TASK DIRECTIONS:
Your task is to print the material below exactly as presented.

A block of data
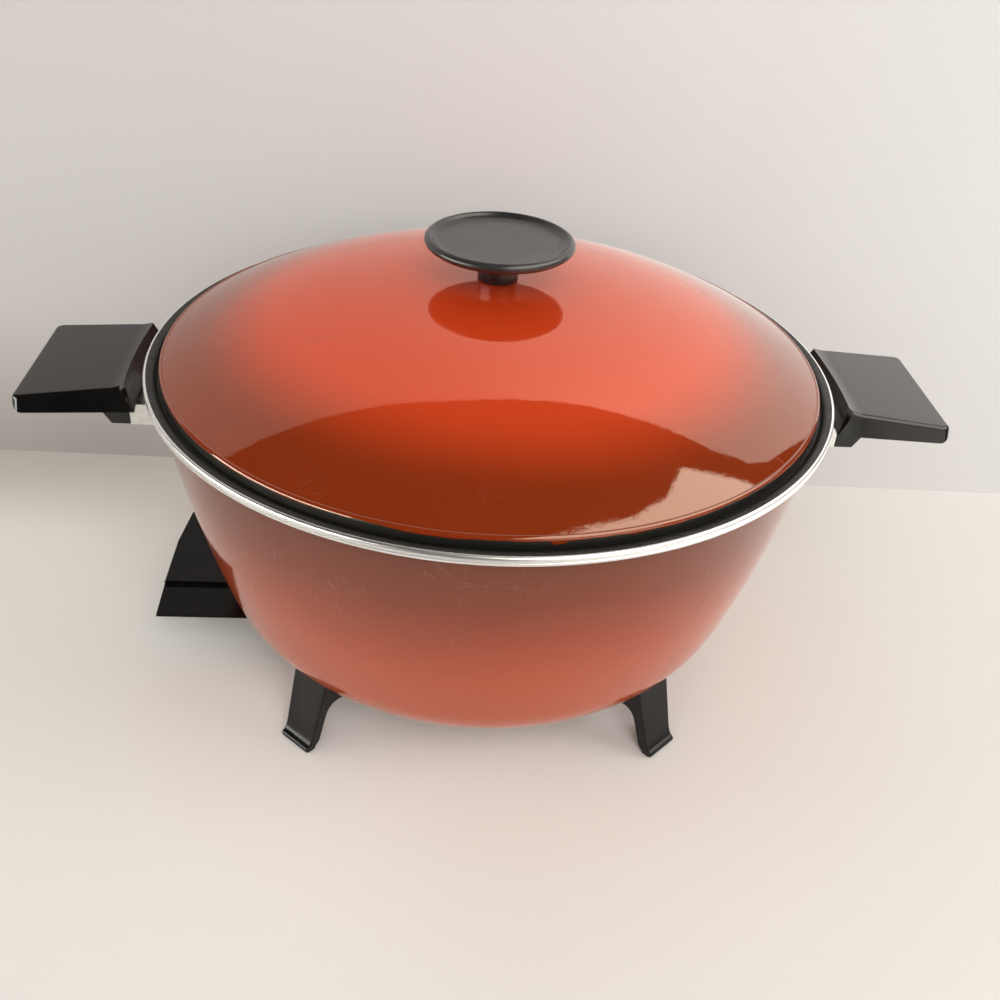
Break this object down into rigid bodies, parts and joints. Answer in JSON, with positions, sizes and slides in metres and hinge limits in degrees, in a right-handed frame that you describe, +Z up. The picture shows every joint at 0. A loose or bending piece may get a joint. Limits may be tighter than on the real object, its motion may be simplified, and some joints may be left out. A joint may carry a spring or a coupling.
{
  "type": "electric skillet",
  "caption": "Deep round enamelled electric skillet on splayed feet, with wing handles, a domed lift-off lid with a disc knob, and a stepped guard over the heat-control socket.",
  "frame": {"origin": "on the bowl's axis, at the level of the table under the feet", "axes": "+Z up along the bowl's axis, +X along the handles and away from the heat-control socket, +Y towards the back"},
  "size_m": [0.3752, 0.28, 0.1951],
  "materials": {
    "enamel": "glossy fired enamel, orange red shading to brown",
    "lid_enamel": "glossy fired enamel, orange red shading to brown",
    "phenolic": "moulded black phenolic, satin",
    "handle_phenolic": "moulded black phenolic, satin",
    "aluminium": "satin",
    "steel": "zinc plated",
    "sheath": "dull, heat darkened",
    "ceramic": "unglazed white",
    "contact": "bright nickel plate",
    "stainless": "satin stainless"
  },
  "bodies": {
    "cooker": {"bowl": "enamel", "handle_left": "handle_phenolic", "handle_right": "handle_phenolic", "handle_bracket_left": "aluminium", "handle_bracket_right": "aluminium", "handle_screws": "steel", "leg_front_left": "phenolic", "leg_front_right": "phenolic", "leg_rear_left": "phenolic", "leg_rear_right": "phenolic", "leg_screws": "steel", "base_plate": "aluminium", "heating_element": "sheath", "terminal_insulators": "ceramic", "terminal_pins": "contact", "terminal_bracket": "steel", "probe_well": "stainless", "control_guard": "phenolic", "guard_screws": "steel"},
    "lid": {"lid": "lid_enamel", "lid_knob": "phenolic", "knob_screw": "steel", "knob_washer": "steel"}
  },
  "joints": [
    {"name": "lid_lift", "type": "slide", "parent": "cooker", "child": "lid", "axis": [0, 0, 1], "range_m": [0, 0.15]}
  ]
}
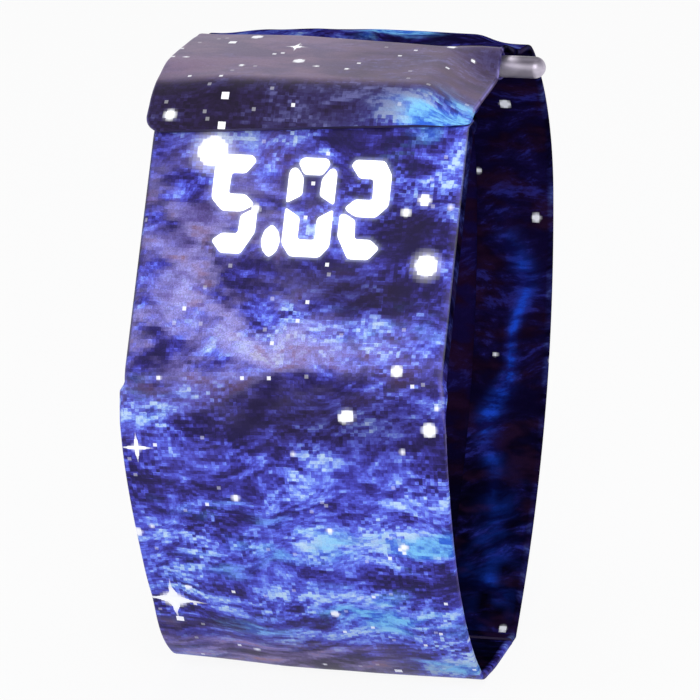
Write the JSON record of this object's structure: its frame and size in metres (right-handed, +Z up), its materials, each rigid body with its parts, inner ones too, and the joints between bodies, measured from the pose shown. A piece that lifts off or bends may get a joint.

ANSWER TO THE TASK:
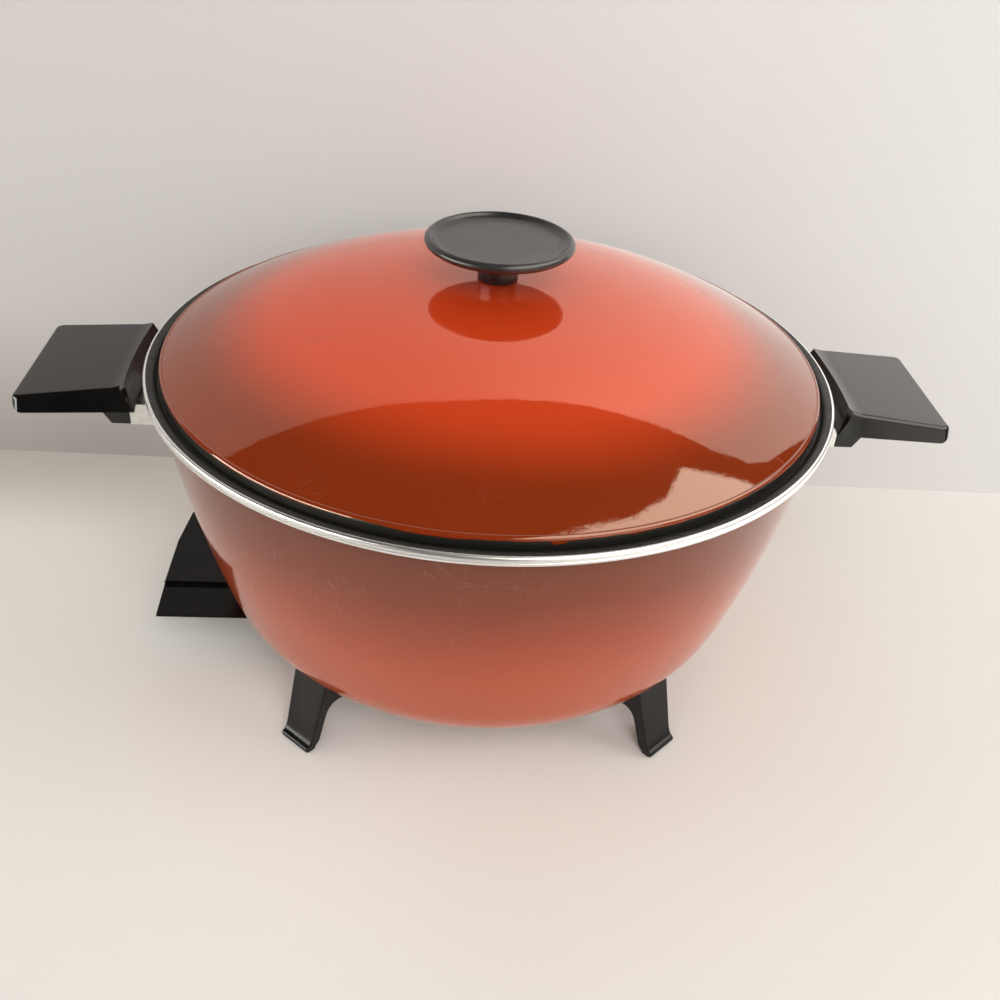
Break this object down into rigid bodies, parts and joints. Answer in JSON, with positions, sizes and slides in metres and hinge limits in degrees, in a right-handed frame that you describe, +Z up. The picture shows every joint at 0. A loose or bending piece may get a joint. Limits may be tighter than on the real object, its motion may be simplified, and some joints may be left out. A joint may carry a spring or a coupling.
{
  "type": "electric skillet",
  "caption": "Deep round enamelled electric skillet on splayed feet, with wing handles, a domed lift-off lid with a disc knob, and a stepped guard over the heat-control socket.",
  "frame": {"origin": "on the bowl's axis, at the level of the table under the feet", "axes": "+Z up along the bowl's axis, +X along the handles and away from the heat-control socket, +Y towards the back"},
  "size_m": [0.3752, 0.28, 0.1951],
  "materials": {
    "enamel": "glossy fired enamel, orange red shading to brown",
    "lid_enamel": "glossy fired enamel, orange red shading to brown",
    "phenolic": "moulded black phenolic, satin",
    "handle_phenolic": "moulded black phenolic, satin",
    "aluminium": "satin",
    "steel": "zinc plated",
    "sheath": "dull, heat darkened",
    "ceramic": "unglazed white",
    "contact": "bright nickel plate",
    "stainless": "satin stainless"
  },
  "bodies": {
    "cooker": {"bowl": "enamel", "handle_left": "handle_phenolic", "handle_right": "handle_phenolic", "handle_bracket_left": "aluminium", "handle_bracket_right": "aluminium", "handle_screws": "steel", "leg_front_left": "phenolic", "leg_front_right": "phenolic", "leg_rear_left": "phenolic", "leg_rear_right": "phenolic", "leg_screws": "steel", "base_plate": "aluminium", "heating_element": "sheath", "terminal_insulators": "ceramic", "terminal_pins": "contact", "terminal_bracket": "steel", "probe_well": "stainless", "control_guard": "phenolic", "guard_screws": "steel"},
    "lid": {"lid": "lid_enamel", "lid_knob": "phenolic", "knob_screw": "steel", "knob_washer": "steel"}
  },
  "joints": [
    {"name": "lid_lift", "type": "slide", "parent": "cooker", "child": "lid", "axis": [0, 0, 1], "range_m": [0, 0.15]}
  ]
}
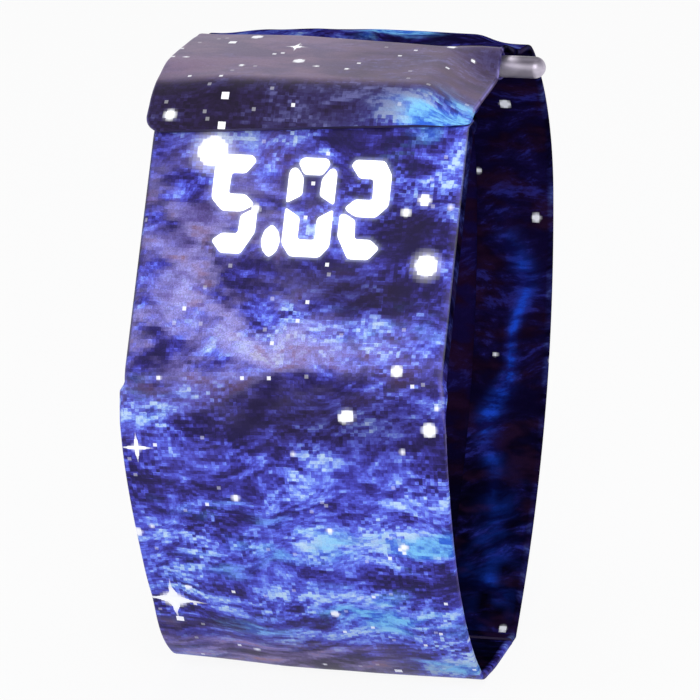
Write the JSON record of this object's structure: its frame and size in metres (right-handed, +Z up), its materials, each rigid body with its parts, inner ones too, and the joints between bodies, measured from the pose shown. A piece that lifts off or bends may get a joint.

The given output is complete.